What is the risk of using Bloom filters?
- The primary risk is the occurrence of false positives, though false negatives are not possible.
Can I delete elements from a Bloom filter?
- Traditional Bloom filters do not support deletion, but Counting Bloom Filters can handle this.
How do I minimize false positives?
- To minimize false positives, increase the size of the bit array and the number of hash functions.
Where are Bloom filters typically used?
- They are commonly used in systems like databases, web crawlers, network systems, and distributed applications for efficient membership checks.
What is the impact of too many hash functions?
- Too many hash functions can lead to slower performance and more computational overhead.
Are Bloom filters suitable for all types of applications?
- Bloom filters are best suited for applications where memory usage is a concern and some margin for error (false positives) is acceptable.
How do I choose the right size for the bit array?
- The size of the bit array depends on the expected number of elements and the desired false positive rate. Use a calculator or formula to estimate the optimal size.
Can Bloom filters be used for large-scale data processing?
- Yes, Bloom filters are particularly useful in big data processing where memory optimization is critical.
What are some alternatives to Bloom filters?

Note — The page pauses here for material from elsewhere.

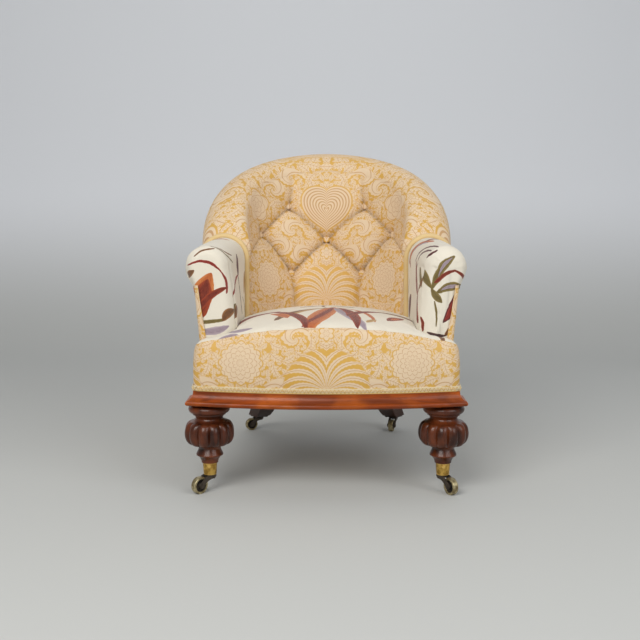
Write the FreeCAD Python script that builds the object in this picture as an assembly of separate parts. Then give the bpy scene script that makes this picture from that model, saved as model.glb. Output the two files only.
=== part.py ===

- Alternatives include Cuckoo filters, Count-Min Sketch, and HyperLogLog, depending on the requirements of your application.

Conclusion

Bloom filters are an excellent solution for optimizing memory usage when performing large-scale membership tests in Java applications. By understanding their behavior, limitations, and use cases, you can efficiently implement them to solve various problems related to data processing. With careful tuning, Bloom filters can significantly improve performance in memory-constrained environments, making them a powerful tool in your software development toolkit.